I don't really know what to do with myself here in the Mariott. I would usually get the headache to go away at home by playing with the kids or picking up Mad Dog. She's does this cool thing where she grabs my finger. I pretend that she's squeezing the badness out for me. 

Enclosed are some visual aids. I know there are a lot of art directors who try to read this but never get through it because there are so many hard words. So I will try to include my picts. There is one of a ceramic bird type of thing at the Rochester airport. Small midwestern towns love ceramic animals. Another is the most famous landmark here, which is a corn water tower that you can see driving into the city. The other pick is of Mad Dog taking a bath. She's probably doing that right now. 

Oh one update. The second lead story in the news is some teenagers blew up a fish house out on one of the lakes here. Really. Blew up a fish house. I'm beginning to love it here. 


Wednesday, January 13, 2010

Am I OK?

That's a good question. I don't really know. I had my tests today. Tomorrow I meet with Dr. O to discuss the results and the next steps. 

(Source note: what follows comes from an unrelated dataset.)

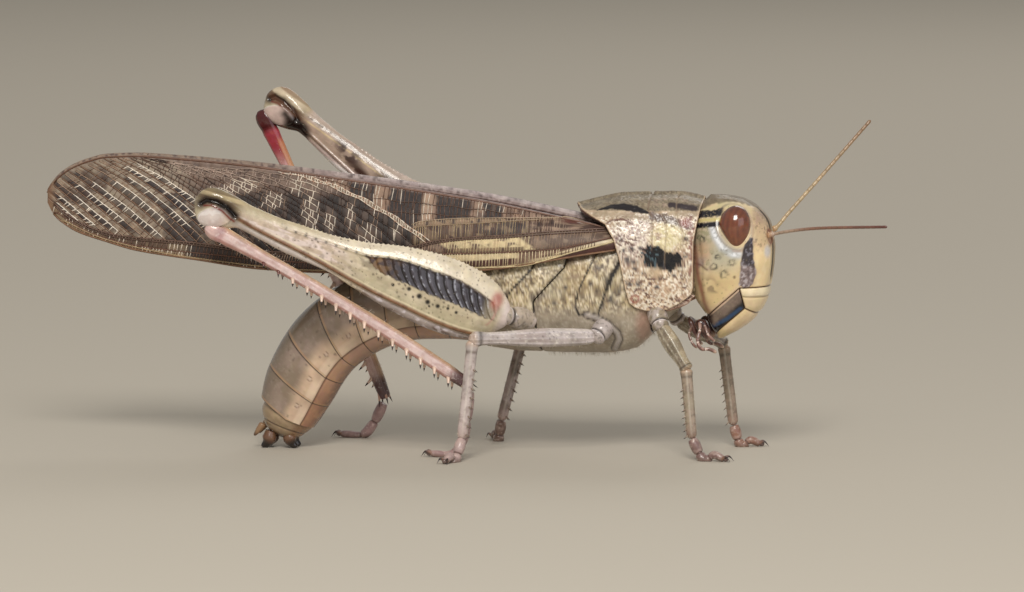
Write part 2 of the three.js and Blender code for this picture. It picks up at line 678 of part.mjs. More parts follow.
// How far the thigh reaches above and below its axis, to each side, and past its two joints.
const THIGH = { before: 0.75, past: 1.25 };
const thighRise = profile(
  [0, 0.35], [0.03, 1.4], [0.07, 2.3], [0.14, 2.95], [0.23, 3.2], [0.35, 2.9], [0.5, 1.97],
  [0.62, 1.66], [0.72, 1.68], [0.83, 1.9], [0.9, 2.27], [0.945, 2.4], [0.975, 2.15], [1, 1.3],
);
const thighDrop = profile(
  [0, 0.6], [0.05, 2.0], [0.1, 2.97], [0.2, 3.3], [0.33, 2.93], [0.46, 2.12], [0.57, 1.38],
  [0.7, 1.05], [0.79, 0.62], [0.855, 0.36], [0.89, 0.72], [0.935, 1.02], [0.97, 0.9], [1, -0.1],
);
const thighHalf = profile(
  [0, 0.5], [0.05, 1.0], [0.18, 1.25], [0.4, 0.9], [0.7, 0.5], [0.85, 0.65], [0.93, 0.85], [1, 0.4],
);

function thighSolid({ base, knee }) {
  return limb({
    from: toward(base, knee, -THIGH.before),
    to: toward(knee, base, -THIGH.past),
    up: vec(0, 0, 1),
    half: thighHalf,
    rise: thighRise,
    drop: thighDrop,
    fullness: 1.8,
    crowd: 0.8,
    around: 12,
    along: 12,
  });
}

// The shin of a jumping leg, with its two rows of spines along the side away from the thigh.
function jumpingShin({ shin, ankle, base }, extra = 0) {
  const axis = ankle.clone().sub(shin).normalize();
  const thigh = base.clone().sub(shin).normalize();
  const side = thigh.clone().cross(axis).normalize();
  const away = axis.clone().cross(side).normalize();
  if (away.dot(thigh) > 0) away.negate();
  const length = ankle.distanceTo(shin);
  const bow = (t) => 0.4 * Math.sin(Math.PI * t);
  const at = (t) => shin.clone().addScaledVector(axis, length * t).addScaledVector(away, -bow(t));
  const shaft = limb({
    from: shin,
    to: ankle,
    up: away.clone().negate(),
    bow,
    half: profile(
      [0, 0.4 + extra], [0.04, 0.56 + extra], [0.12, 0.48 + extra], [0.8, 0.46], [0.95, 0.58], [1, 0.42],
    ),
    rise: profile(
      [0, 0.5 + extra], [0.035, 0.85 + extra], [0.12, 0.72 + extra], [0.25, 0.58], [0.9, 0.66], [1, 0.5],
    ),
    around: 6,
    along: 6,
  });
  if (extra) return shaft;
  const spines = [];
  for (let i = 0; i < SPINES.count; i++) {
    const t = SPINES.first + ((SPINES.last - SPINES.first) * i) / (SPINES.count - 1);
    const long = SPINES.length * (0.6 + 0.4 * Math.min(1, i / 5));
    for (const hand of [-1, 1]) {
      const root = at(t + 0.008 * hand).addScaledVector(away, 0.35).addScaledVector(side, 0.22 * hand);
      const lean = away.clone().multiplyScalar(0.85).addScaledVector(side, 0.5 * hand);
      lean.addScaledVector(axis, 0.45);
      spines.push(spike(root, lean.normalize(), long));
    }
  }
  for (const hand of [-1, 1]) {
    for (const inner of [0, 1]) {
      const root = at(0.975).addScaledVector(side, 0.2 * hand).addScaledVector(away, 0.3 - 0.55 * inner);
      const lean = axis.clone().addScaledVector(side, 0.35 * hand);
      lean.addScaledVector(away, 0.35 - 0.3 * inner);
      spines.push(spike(root, lean.normalize(), SPINES.length * 1.25));
    }
  }
  return union([shaft, ...spines]);
}

function spike(root, direction, length) {
  const geometry = new THREE.ConeGeometry(SPINES.radius, length, 3, 1);
  geometry.translate(0, length / 2, 0);
  geometry.applyQuaternion(new THREE.Quaternion().setFromUnitVectors(vec(0, 1, 0), direction));
  geometry.translate(root.x, root.y, root.z);
  return solidOf(geometry);
}

function jumpingFoot({ ankle, heel, sole, toe }) {
  return footSolid([toward(ankle, heel, 0.5), heel, sole, toe]);
}

// ---------------------------------------------------------------- assembly

const jumpingHip = ({ hip, base }, extra = 0) => rod(hip, base, 0.95 + extra, 0.85 + extra);

const hipRoom = union([
  ...Object.values(WALKING).map((leg) => walkingHip(leg, CUT)),
  ...Object.values(JUMPING).map((leg) => jumpingHip(leg, CUT)),
]);
const wingRoom = union(Object.values(SIDES).map((side) => wingSolid(side, 9.2, -4, CUT, 3, 6)));

makeThorax(hipRoom.add(wingRoom));
makePronotum(hipRoom.add(wingRoom));
makeHead();
makeMouthparts();
makeAbdomen();
makeAbdomenTip();
for (const [name, side] of Object.entries(SIDES)) {
  makeAntenna(name, side);
  makeWing(name, side);
  makeHindwing(name, side);
}
for (const [name, leg] of Object.entries(WALKING)) makeWalkingLeg(name, leg);
for (const [name, leg] of Object.entries(JUMPING)) {
  const room = jumpingHip(leg, CUT).add(jumpingShin(leg, CUT));
  add(`hind_${name}_coxa`, jumpingHip(leg), MATERIALS.leg);
  add(`hind_${name}_femur`, largest(thighSolid(leg).subtract(room)), MATERIALS.femur);
  add(`hind_${name}_tibia`, jumpingShin(leg), MATERIALS.tibia);
  add(`hind_${name}_tarsus`, jumpingFoot(leg), MATERIALS.tarsus);
}

const box = new THREE.Box3().setFromObject(animal);
const middle = box.getCenter(vec(0, 0, 0));
animal.position.set(-middle.x, -middle.y, -box.min.z);

export default animal;
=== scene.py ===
# Looks for a life-size female migratory locust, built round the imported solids.
# Shapes are worked out in millimetres with X to the head, Y to the animal's left and the floor at Z = 0,
# and are then moved by SHIFT into the row frame and turned into metres.
import math

import bpy
import numpy as np
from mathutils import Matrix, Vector


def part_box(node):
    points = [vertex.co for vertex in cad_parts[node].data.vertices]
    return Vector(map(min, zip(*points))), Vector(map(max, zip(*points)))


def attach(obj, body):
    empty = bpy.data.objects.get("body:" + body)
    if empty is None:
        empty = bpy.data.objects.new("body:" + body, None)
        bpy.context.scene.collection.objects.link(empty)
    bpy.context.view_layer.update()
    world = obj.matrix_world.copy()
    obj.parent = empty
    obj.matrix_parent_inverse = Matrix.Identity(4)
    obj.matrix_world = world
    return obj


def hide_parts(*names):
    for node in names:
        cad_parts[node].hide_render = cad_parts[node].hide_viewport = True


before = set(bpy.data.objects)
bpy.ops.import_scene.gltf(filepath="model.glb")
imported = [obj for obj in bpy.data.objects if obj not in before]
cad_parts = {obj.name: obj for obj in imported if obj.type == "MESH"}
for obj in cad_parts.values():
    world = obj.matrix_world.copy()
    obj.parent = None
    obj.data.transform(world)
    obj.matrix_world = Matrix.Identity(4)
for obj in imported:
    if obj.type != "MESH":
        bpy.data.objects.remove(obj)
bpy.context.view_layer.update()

RIGHT, LEFT = -1, 1
SIDES = {"right": RIGHT, "left": LEFT}
EYE = {"x": 20.1, "y": 2.95, "z": 20.3, "long": 1.42, "wide": 1.2, "tall": 1.83, "lean": 0.2, "turn": 0.12}
eye_low, eye_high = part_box("eye_right")
SHIFT = np.array((eye_low + eye_high) / 2) * 1000 - np.array([EYE["x"], -EYE["y"], EYE["z"]])


# ---------------------------------------------------------------- numbers and noise


def vec(*numbers):
    return np.array(numbers, float)


def unit(v):
    return v / np.maximum(np.linalg.norm(v, axis=-1, keepdims=True), 1e-9)


def profile(*pairs):
    """A smooth value through (position, value) pairs, with no overshoot."""
    at, value = np.array(pairs, float).T
    slope = np.diff(value) / np.diff(at)
    tangent = np.concatenate([slope[:1], np.zeros(len(at) - 2), slope[-1:]])
    for i in range(1, len(at) - 1):
        before, after = slope[i - 1], slope[i]
        if before * after > 0:
            tangent[i] = 2 * before * after / (before + after)

    def at_x(x):
        x = np.clip(x, at[0], at[-1])
        i = np.clip(np.searchsorted(at, x) - 1, 0, len(at) - 2)
        width = at[i + 1] - at[i]
        t = (x - at[i]) / width
        return (
            value[i] * (1 + 2 * t) * (1 - t) ** 2
            + tangent[i] * width * t * (1 - t) ** 2
            + value[i + 1] * t * t * (3 - 2 * t)
            + tangent[i + 1] * width * t * t * (t - 1)
        )

    return at_x


def smooth(x, low, high):
    t = np.clip((x - low) / (high - low), 0, 1)
    return t * t * (3 - 2 * t)


def band(x, low, high, soft):
    """1 between low and high, with soft edges outside them."""
    return smooth(x, low - soft, low) * (1 - smooth(x, high, high + soft))


def hashed(cells, seed):
    """A number from 0 to 1 for each row of whole numbers."""
    h = np.full(cells.shape[:-1], seed * 7919 + 17, np.int64)
    for k, prime in zip(range(cells.shape[-1]), (73856093, 19349663, 83492791)):
        h = (h ^ (cells[..., k].astype(np.int64) * prime)) & 0x7FFFFFFF
        h = (h * 48271 + 11) & 0x7FFFFFFF
        h ^= h >> 15
    return (h % 100003) / 100003.0


def noise(points, size, seed=0, octaves=2):
    """Soft lumps of that size, from 0 to 1."""
    total, weight = 0.0, 0.0
    for octave in range(octaves):
        q = points / size * 2**octave
        cell = np.floor(q)
        f = q - cell
        f = f * f * (3 - 2 * f)
        value = 0.0
        for corner in np.ndindex(*(2,) * points.shape[-1]):
            share = np.prod([f[..., k] if c else 1 - f[..., k] for k, c in enumerate(corner)], axis=0)
            value = value + share * hashed(cell + np.array(corner), seed + octave)
        total = total + value * 0.6**octave
        weight += 0.6**octave
    return total / weight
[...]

I always thought that the way most people die of cancer is from the cancer. But not with this. The way most people go is actually from the treatment. Eventually the body just says, "No mas" and people end up dying from pnuemonia or some other disease. That's when you hear that this person died of "cancer-related difficulties". 

It's very understandable. The rest of my life I will have poison in my body on almost a daily basis. That's putting any body through quite a work out. One look in the mirror and the miles are starting to show. I already look like Kris Kristoferson. When my wife and I go out to lunch on occasion, I tell the waitress that she's my daughter. The waitress doesn't laugh.

Tomorrow I will be facing a bit of a catch 22 situation. If the tests are good, I stay on the drug. That means I continue to fight through every day finding minutes that ignore the feelings of nausea, pain and fatigue. If the tests are bad, I go off the trial and begin three weeks where I have to stay off of any chemo drug, in which case I will feel the effects of the cancer in my body. This is called the "wash out" period where I need to fully wash all traces of the treatment out of my body before I can start a new trial. It's tricky because you hope the cancer doesn't grow too much and pray that your body doesn't one day say "no mas". 

One note. A while back someone who once had cancer warned me of not being too heavy on this blog because it's not really helping anyone and in fact, it can have the opposite effect of really bumming a lot of good-hearted people out. You folks out there want to help but there's nothing you can do. So instead of whining on this every day I decided not to write anything at all. But many of you didn't like that situation. So I'm back and yes I will whine on occasion. I do think it's helpful to you in one respect. The next time one of your loved ones comes down with this nasty disease, you'll have a good understanding of what they're going through. And if you're tired of the whining, then don't read. Do something else. Sarah Palin is now on Fox News. That'll get you laughing again.